Один. Сто ночей с читателем — страница 28 из 102

Но почему резко выделяется из всей этой сферы «Солярис»? Вот это мне кажется очень важным. Как мне представляется, в версии Андрея Тарковского, изобразительно прекрасной и даже целительной, роман несколько олобовел. Понимаете, там есть опять-таки ненавистная Лему попытка свести проблематику романа к христианской морали, а ведь «Солярис» не про то. «Солярис» весь в его последней фразе: «Но я твёрдо верил в то, что не прошло время ужасных чудес».

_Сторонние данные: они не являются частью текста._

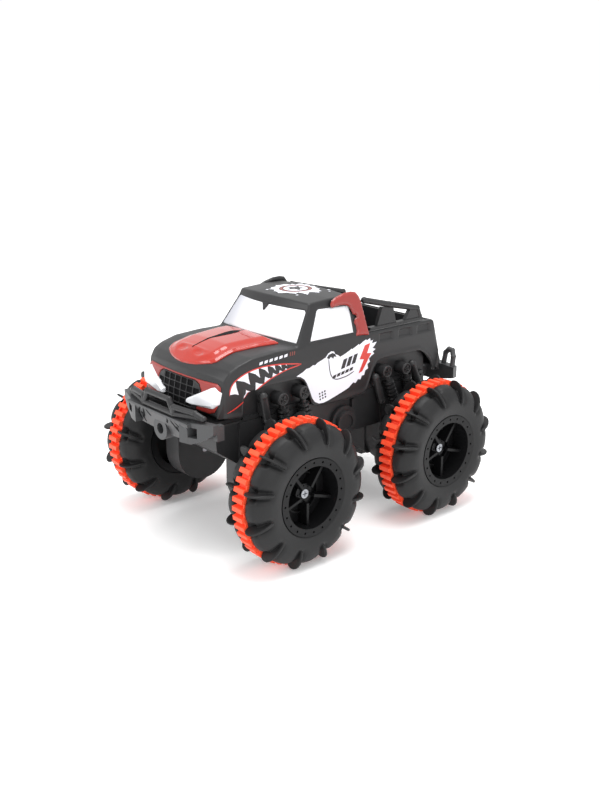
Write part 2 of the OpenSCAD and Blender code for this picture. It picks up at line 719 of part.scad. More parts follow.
centred() body_shell();
centred() hood_scoop();
centred() windscreen();
centred() side_windows();
centred() rear_window();
centred() grille_surround();
centred() grille_mesh();
centred() headlight(1);  // headlight_left
centred() headlight(-1);  // headlight_right
centred() hoop_trims();
centred() bed_rails();
centred() bed_tray();
centred() front_bumper();
centred() bull_bar();
centred() rear_bumper();
centred() shocks(1);  // shocks_left
centred() shocks(-1);  // shocks_right
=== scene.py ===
"""Studio scene of a radio-controlled stunt truck. Metres; +X forward, +Y the truck's left, +Z up."""
import math

import bpy
import numpy as np
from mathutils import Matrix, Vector, geometry
from mathutils.bvhtree import BVHTree


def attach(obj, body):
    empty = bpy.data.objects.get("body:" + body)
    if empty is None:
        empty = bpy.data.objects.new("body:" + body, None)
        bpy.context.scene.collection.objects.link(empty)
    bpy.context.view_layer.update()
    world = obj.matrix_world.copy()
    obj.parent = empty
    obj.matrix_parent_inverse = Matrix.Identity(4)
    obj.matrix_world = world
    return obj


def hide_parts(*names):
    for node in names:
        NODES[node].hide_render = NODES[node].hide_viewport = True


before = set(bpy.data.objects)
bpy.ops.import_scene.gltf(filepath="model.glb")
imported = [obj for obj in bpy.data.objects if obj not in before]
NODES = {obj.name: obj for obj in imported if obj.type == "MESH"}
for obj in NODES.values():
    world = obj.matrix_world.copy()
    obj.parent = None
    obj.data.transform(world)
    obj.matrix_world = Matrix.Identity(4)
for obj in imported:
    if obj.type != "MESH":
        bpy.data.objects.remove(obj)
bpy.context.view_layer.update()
MM = 0.001
# Pieces are drawn in millimetres from the middle between the axles; the frame's origin is the middle of the length.
SHIFT = -2.5
# The wheels' axes and their middle planes.
AXLE_X, AXLE_Z, WHEEL_Y = 62.0, 47.0, 71.0
# Each corner's signs of x and y.
CORNERS = {
    "front_left": (1, 1),
    "front_right": (1, -1),
    "rear_left": (-1, 1),
    "rear_right": (-1, -1),
}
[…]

Кстати говоря, мы же не знаем, почему Солярис – этот бесконечно прекрасный и страшный океан слизи с его удивительными, безумно прекрасными формами, с его загадочными симметриадами, островами, с его кружевной пеной, – мы же не знаем, зачем Солярис подбрасывает эти копии, эти клоны людям на станции. Есть версия (и этой версии придерживается Тарковский, ему это надо), что это больная совесть мира, что он подбрасывает им тех, перед кем они виноваты. Но на самом деле он просто подбрасывает им тех, кого они любят. А именно перед теми, кого они любят – перед ребёнком Бертона, перед Хари Криса, – они больше всего и виноваты.

Кстати, в «Солярисе» есть очень много страшных недоговорённостей. Я, например, до сих пор не знаю, каким образом Сарториус уничтожал фантомы с помощью соломенной шляпки. Помните, Agonia perpetua? Что он делал? Продлённая агония с помощью соломенной шляпы, этот жёлтый круг соломенной шляпы, который появляется в эпизоде. Лем – мастер таких гениальных и страшных недосказанностей.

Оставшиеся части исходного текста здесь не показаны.